La soledad odiosa. La soledad inoportuna. La bella soledad. “La cuestión es que he intentado, si así puede decirse, volver a la idea de soledad y de lo solitario como virtud, en tiempos en que tienen mala prensa y se busca por todos los medios abandonar la soledad en busca de la conexión -me explica Skliar-. Me pregunto si es posible hablar de una soledad alegre, es decir, de una soledad soberana”.
El recorrido de una definición
En su diccionario de educación, filosofía y literatura, Lo dicho, lo escrito, lo ignorado (2011), todavía no aparece la palabra “soledad”. Bajo la letra S, en cambio, Skliar define el silencio. Un silencio que, a partir de la lectura de Escribir, tan solos, podría ser sinónimo de soledad: “es por lo menos injusto que se relacione siempre al silencio con los abismos, con las tristezas, con las pérdidas, con el olvido, con la intemperie, con la desolación. No estaría nada mal pensar el silencio más bien en lo que tiene de calma; (…) si se sintiera al silencio como un aliado de la mirada”.
Skliar defendía entonces el silencio como defiende ahora la soledad. Le pone palabras al “silencio de la lectura”, como presagiando este nuevo libro sobre la literaria soledad. Un presagio que empieza a tomar forma en Desobedecer el lenguaje (2015), donde esboza algún intento de definición que luego recupera en este último libro: “la experiencia de la soledad es la experiencia de aquello que no se podrá nunca y aún insiste; de sabernos precarios, provisorios todo el tiempo, frágiles en cada sitio”.
Las lecturas, las referencias, los escenarios, los apuntes de Escribir, tan solos, parecen incontables, incalculables. Entre los autores emparentados, aparecen otras voces. Otras lecturas. Otras soledades. Skliar reflexiona sobre Los miserables de Víctor Hugo, cita a Borges y a Chantal Maillard, declama a Emily Dickinson. Dibuja con afilada precisión el porqué de la escritura de aquellos que han ido poblando sus solitarios momentos de lectura.
Algo que ya hacía en Desobedecer el lenguaje: “se está escribiendo porque se quiere defender la soledad en la que se está (por ejemplo, Zambrano, Duras), porque de otro modo el mundo sería lo que es: insoportable (Pamuk); porque es la única invención que sirve para distraernos de la muerte (Elytis); para que el agua envenenada pueda beberse (Maillard); para intentar reparar una desgarradura (Pizarnik); (…) para saber escribir, porque nunca se sabe escribir (Banville, Neuman)”… y la lista sigue.
Skliar, él mismo, está escribiendo para abrazar la soledad, para habitarla.

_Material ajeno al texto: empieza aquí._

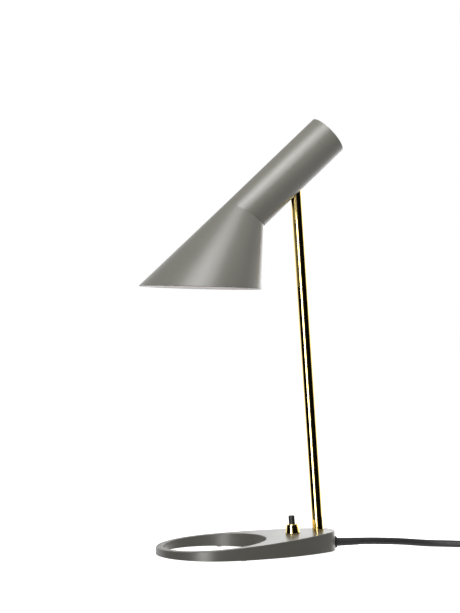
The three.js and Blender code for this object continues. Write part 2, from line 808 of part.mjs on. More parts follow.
function plugBody() {
  const [flat, side] = [9, 2.6]; // half the flat of the broad faces, and of the narrow ones
  const shape = polygon([
    [-flat, -PLUG_HALF_THICK],
    [flat, -PLUG_HALF_THICK],
    [PLUG_HALF_WIDTH, -side],
    [PLUG_HALF_WIDTH, side],
    [flat, PLUG_HALF_THICK],
    [-flat, PLUG_HALF_THICK],
    [-PLUG_HALF_WIDTH, side],
    [-PLUG_HALF_WIDTH, -side],
  ]);
  const body = common(
    prism(shape, 10, 46),
    turned([[0, 9], [8, 9], [15.5, 26], [15.5, 47], [0, 47]]),
  );
  const relief = turned([[0, 0.7], [4.2, 0.7], [6, 11], [0, 11]], 20);
  return join(body, relief).rotateX(-90 * DEG);
}

function buildCord() {
  add(lamp, "cable_bush", cableBush(), BLACK_RUBBER);
  add(lamp, "mains_cord", rod(CORD_ROUTE, CORD_R, 24, 8), BLACK_RUBBER);
  const coil = new THREE.Group();
  coil.position.set(COIL_X, COIL_Y, 0);
  lamp.add(coil);
  add(coil, "cord_coil", turned(coilSection(0), 36), BLACK_RUBBER);
  const tie = add(coil, "cord_tie", cordTie(), BLACK_PLASTIC);
  tie.rotation.z = 75 * DEG;
  add(lamp, "cord_tail", rod(TAIL_ROUTE, CORD_R, 8, 8), BLACK_RUBBER);
  const plug = new THREE.Group();
  plug.position.set(PLUG_X, PLUG_Y, PLUG_HALF_THICK);
  lamp.add(plug);
  add(plug, "plug_body", plugBody(), BLACK_PLASTIC);
  [-PIN_SPACING / 2, PIN_SPACING / 2].forEach((x, k) => {
    const pin = turned([[0, 46.3], [2, 46.3], [2, 64.4], [1.2, 65.2], [0, 65.2]], 16);
    const mesh = add(plug, `plug_pin_${k + 1}`, pin.rotateX(-90 * DEG), STEEL);
    mesh.position.x = x;
  });
}

buildFoot();
buildStem();
buildSwitch();
buildWiring();
buildHead();
buildCord();

export default lamp;
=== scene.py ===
"""Desk lamp: fine meshes, materials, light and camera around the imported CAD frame.

Sizes are in millimetres in the constants and in each shape function.
"""
import json
from math import atan2, cos, hypot, pi, radians, sin, sqrt, tan

import bpy
from mathutils import Matrix, Vector


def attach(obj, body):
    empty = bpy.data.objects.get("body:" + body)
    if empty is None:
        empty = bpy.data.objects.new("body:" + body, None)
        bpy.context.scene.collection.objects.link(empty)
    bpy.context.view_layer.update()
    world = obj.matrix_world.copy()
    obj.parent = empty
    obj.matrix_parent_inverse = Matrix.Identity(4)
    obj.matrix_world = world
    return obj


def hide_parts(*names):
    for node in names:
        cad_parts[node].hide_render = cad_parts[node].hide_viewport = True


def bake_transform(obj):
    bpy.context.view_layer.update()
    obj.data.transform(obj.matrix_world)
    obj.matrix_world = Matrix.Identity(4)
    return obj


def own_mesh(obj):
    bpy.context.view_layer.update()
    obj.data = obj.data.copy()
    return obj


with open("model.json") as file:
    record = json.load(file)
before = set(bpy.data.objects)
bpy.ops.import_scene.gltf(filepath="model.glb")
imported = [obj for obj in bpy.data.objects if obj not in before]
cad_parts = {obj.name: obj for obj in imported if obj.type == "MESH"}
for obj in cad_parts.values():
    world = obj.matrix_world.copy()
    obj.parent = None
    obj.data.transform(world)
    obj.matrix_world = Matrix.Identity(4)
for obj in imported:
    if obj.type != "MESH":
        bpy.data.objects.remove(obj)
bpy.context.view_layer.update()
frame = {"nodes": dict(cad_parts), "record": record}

MM = 0.001

# Foot
FOOT_LIFT = 1.0  # the casting stands this far above the table, on its pads
RING_X, RING_R, HOLE_R = -106.3, 57.9, 50.9
TAIL_X, TAIL_R = -8.3, 24.6
SIDE_R = 204.0  # the long arcs that join the ring and the tail
TOP_SLOPE = radians(4.1)
THICK_AT_STEM = 18.7
TOP_WALL, SIDE_WALL = 4.0, 4.6
WALL_DRAFT = radians(2.2)  # the outer wall widens towards the table
EDGE_R = 0.8  # rounding of the upper edges
LOWER_CHAMFER = 0.4

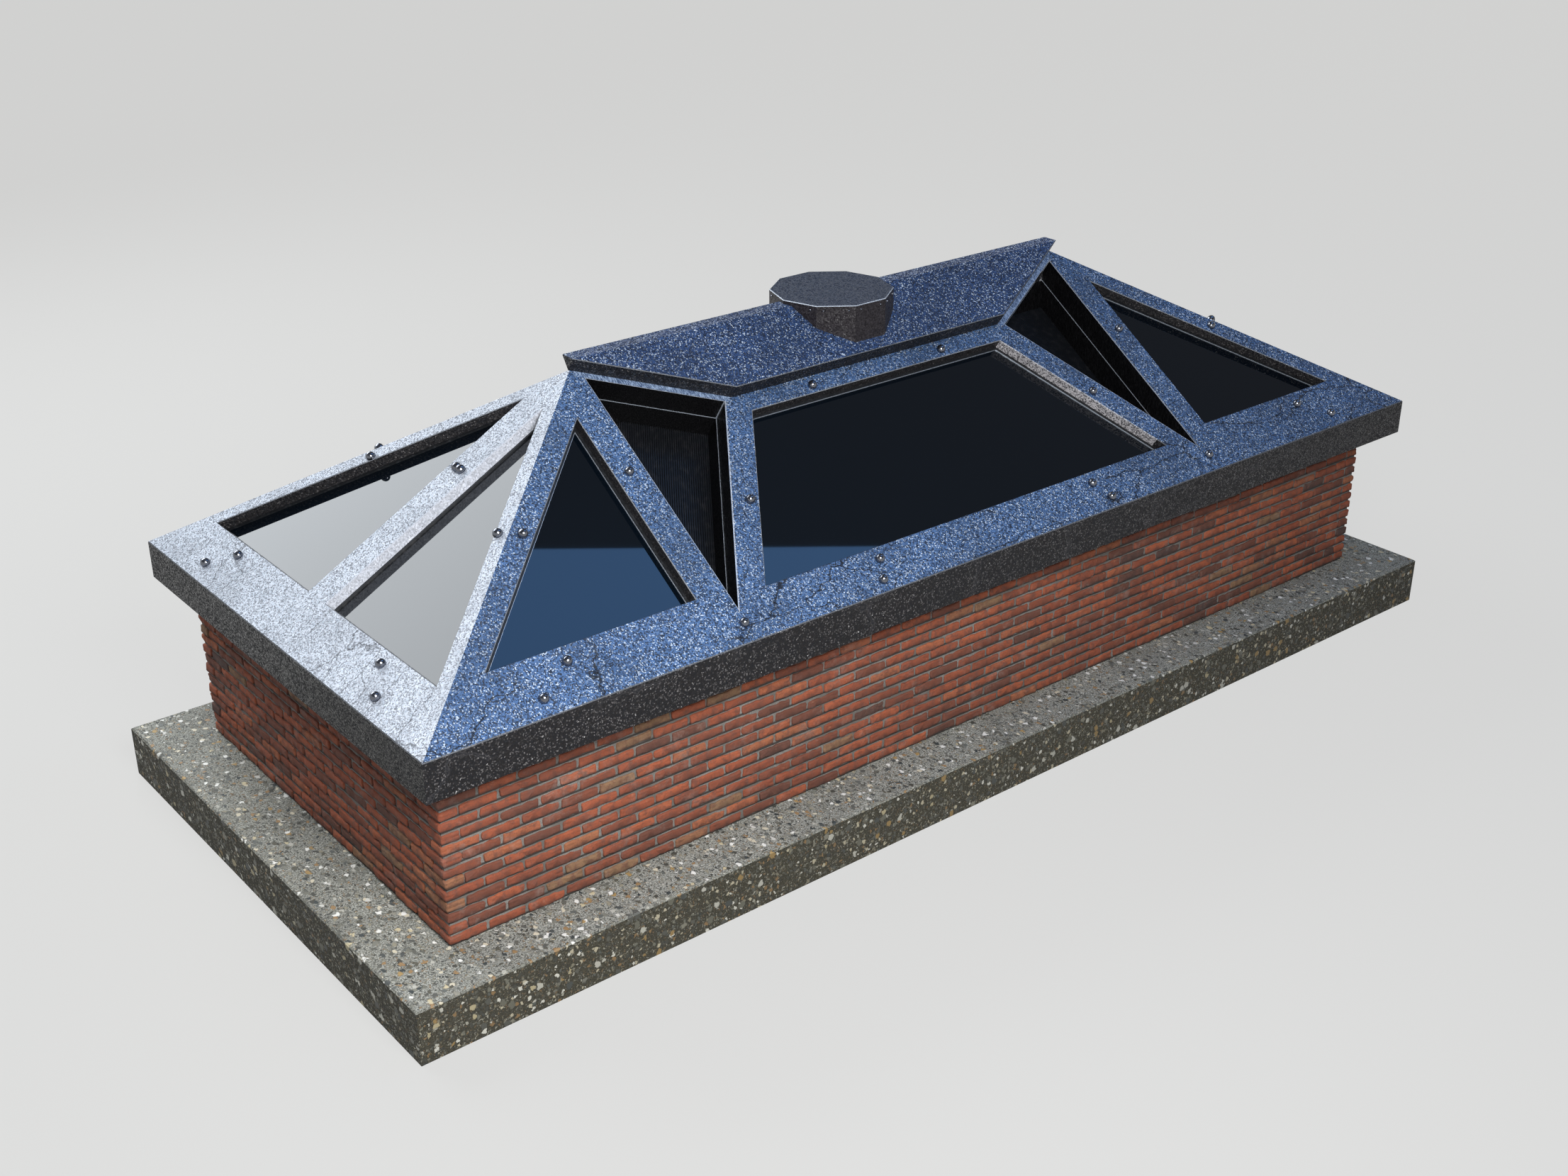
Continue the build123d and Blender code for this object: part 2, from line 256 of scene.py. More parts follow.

Y, en ese sentido, vuelve, siempre vuelve a Hélène Cixous en La llegada a la escritura: ““Escribir: para no dejarle el lugar al muerto, para hacer retroceder al olvido, para no dejarse sorprender jamás por el abismo. Para no resignarse ni consolarse nunca, para no volverse nunca hacia la pared en la cama y dormirse como si nada hubiera pasado; nada podía pasar”.